# American Le Mans 2011: Audi at Sebring, Petit Le Mans Rounds Only



## [email protected] (Apr 9, 2004)

Spending the weekend on location at the American Le Mans Series' Petit Le Mans race at Road Atlanta this past weekend we were immersed in news about any potential Audi LMP participation for the 2011 season via Audi Sport staff. There's both good news and bad news to report. 

Audi has confirmed that it plans to race the full season of ILMC rounds next year and likely with its new car. Sources inside Audi Sport have hinted that the company is considering all sorts of options in regards to augmenting the car with electric mobility of some sort be it a hybrid setup or a KERS flywheel setup as seen this weekend on the Porsche 911 Hybrid run by Rockenfeller, Bernhard and Dumas. Final details about the car remain unclear given the ACO has yet to finalize its own 2011 rules but current regulations regarding a single tire changer that negated the advantage of an open cockpit car may likely see Audi go to a closed canopy design as it experimented with in 1999 with the R8C.

Dr. Wolfgang Ullrich told us at Le Mans that testing would begin in December and that by March there would be no turning back should the ACO change its rules beyond that point. By that point, details of the R18 would have been committed to and Audi would not have a chance to redesign.

*LM P1: No Audi R15 TDI for Remainder of 2011 ALMS Season*
Audi had expressed interest in running the remainder of the ALMS season with the R15 TDI. Rumors even pointed to teams such as Penske, Highcroft and Wayne Taylor Racing being considered to fill the role left open by Champion Racing. Unfortunately, multiple contacts at Audi and Audi Sport including Dr. Ullrich said this is now "unlikely". In other words, we don't expect it to happen but don't rule out the remote possibility that it could still happen. To that end we'd also like to plead with Audi to at least consider the upcoming new Baltimore Grand Prix event that happens virtually in Audi of America's backyard. 

Here's a quote from the ALMS State of the Series summary about Baltimore.
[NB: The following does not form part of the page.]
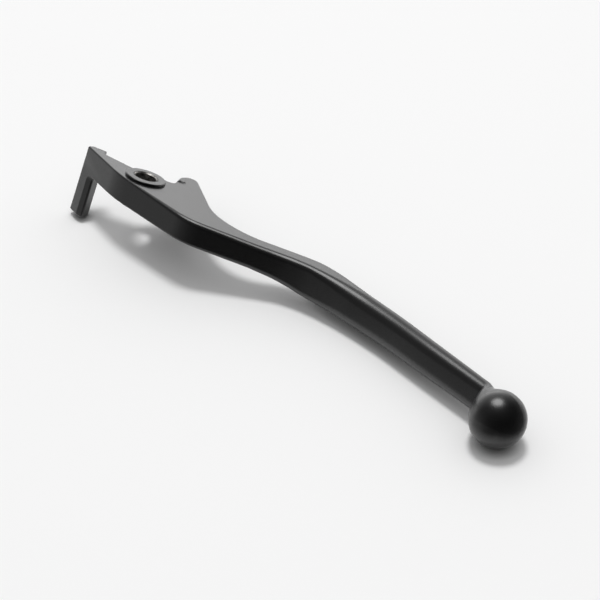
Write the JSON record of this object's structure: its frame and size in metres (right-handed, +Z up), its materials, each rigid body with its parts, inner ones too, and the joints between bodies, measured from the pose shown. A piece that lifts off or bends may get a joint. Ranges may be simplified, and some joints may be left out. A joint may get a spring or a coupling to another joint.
{
  "type": "clutch lever",
  "caption": "Forged motorcycle hand lever with a ball end, a pivot sleeve, a push lobe and a switch finger.",
  "frame": {"origin": "on the pivot axis, midway between the head's two flat faces", "axes": "+Z up the pivot axis, +X towards the ball end, +Y towards the handlebar; the switch finger hangs towards -Z"},
  "size_m": [0.2059, 0.0354, 0.0294],
  "materials": {
    "satin_black_coat": "satin black coat on forged aluminium",
    "bare_steel": "bare turned steel"
  },
  "bodies": {
    "lever": {"lever_body": "satin_black_coat"},
    "sleeve": {"pivot_sleeve": "bare_steel"}
  },
  "joints": [
    {"name": "sleeve_turn", "type": "hinge", "parent": "lever", "child": "sleeve", "pos_m": [0, 0, 0], "axis": [0, 0, 1], "continuous": true}
  ]
}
> One area of growth comes with the advent of a new race in Baltimore, a coveted Northeast market, on Labor Day weekend next year.
> 
> “The Baltimore Grand Prix will be a real crown jewel on our schedule next season,” said Atherton. “The course along the Inner Harbor is perfectly suited for our fans and one that will provide our partners with excellent marketing opportunities. The location being right next door to Washington DC and our green racing links to the EPA and Department of Energy is another significant positive.”
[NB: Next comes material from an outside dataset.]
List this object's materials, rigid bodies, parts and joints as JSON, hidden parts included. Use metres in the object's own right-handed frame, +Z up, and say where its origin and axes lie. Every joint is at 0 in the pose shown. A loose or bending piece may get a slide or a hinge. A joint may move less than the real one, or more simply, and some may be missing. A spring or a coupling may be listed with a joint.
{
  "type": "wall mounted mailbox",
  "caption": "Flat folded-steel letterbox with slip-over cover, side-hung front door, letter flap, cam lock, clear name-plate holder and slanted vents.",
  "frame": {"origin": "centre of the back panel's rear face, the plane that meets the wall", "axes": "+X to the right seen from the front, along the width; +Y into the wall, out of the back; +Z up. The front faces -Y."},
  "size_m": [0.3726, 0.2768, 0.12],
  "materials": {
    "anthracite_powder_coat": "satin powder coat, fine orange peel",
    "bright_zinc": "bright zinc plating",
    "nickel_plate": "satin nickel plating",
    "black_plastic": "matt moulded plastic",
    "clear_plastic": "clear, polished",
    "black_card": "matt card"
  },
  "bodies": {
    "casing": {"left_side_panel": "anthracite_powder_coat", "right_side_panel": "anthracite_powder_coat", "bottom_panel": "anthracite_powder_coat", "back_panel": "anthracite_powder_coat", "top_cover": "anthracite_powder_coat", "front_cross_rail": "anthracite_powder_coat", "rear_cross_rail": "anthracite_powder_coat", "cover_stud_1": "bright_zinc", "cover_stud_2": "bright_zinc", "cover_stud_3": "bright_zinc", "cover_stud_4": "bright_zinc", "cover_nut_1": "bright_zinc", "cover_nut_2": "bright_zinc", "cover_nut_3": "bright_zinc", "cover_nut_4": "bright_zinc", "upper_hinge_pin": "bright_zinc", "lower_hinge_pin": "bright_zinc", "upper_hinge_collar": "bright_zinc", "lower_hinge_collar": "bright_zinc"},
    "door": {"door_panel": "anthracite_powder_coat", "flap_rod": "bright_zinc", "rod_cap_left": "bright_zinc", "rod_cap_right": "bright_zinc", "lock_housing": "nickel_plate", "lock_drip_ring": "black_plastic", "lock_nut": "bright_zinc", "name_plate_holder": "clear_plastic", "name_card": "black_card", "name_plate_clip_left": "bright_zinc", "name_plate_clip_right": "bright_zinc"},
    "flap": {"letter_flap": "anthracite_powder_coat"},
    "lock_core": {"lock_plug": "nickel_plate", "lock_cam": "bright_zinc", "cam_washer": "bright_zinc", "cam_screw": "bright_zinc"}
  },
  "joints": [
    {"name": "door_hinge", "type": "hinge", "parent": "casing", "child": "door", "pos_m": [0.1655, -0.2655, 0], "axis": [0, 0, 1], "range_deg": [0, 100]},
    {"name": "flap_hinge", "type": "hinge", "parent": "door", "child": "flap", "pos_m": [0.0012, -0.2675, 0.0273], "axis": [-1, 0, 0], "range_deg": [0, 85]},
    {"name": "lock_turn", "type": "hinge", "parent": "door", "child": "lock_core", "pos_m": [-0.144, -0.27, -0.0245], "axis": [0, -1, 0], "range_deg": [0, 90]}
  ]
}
Worth noting here though is one last think Dr. Ullrich mentioned. The subject of privateer teams such as the R10-running Kolles squad at Le Mans. Ullrich suggested Kolles was a bit of an exception but what he'd like to see is Audi market importers such as Audi of America having the ability to field a current car or a year-old version of a current car in racing. In other words, don't be surprised if the second year of the R18 sees cars in the ALMS or maybe Le Mans fielded by entities like Audi of America. In the past this has also included Team Goh (Audi Japan), Oreca (Audi France) and Audi Sport UK.


----------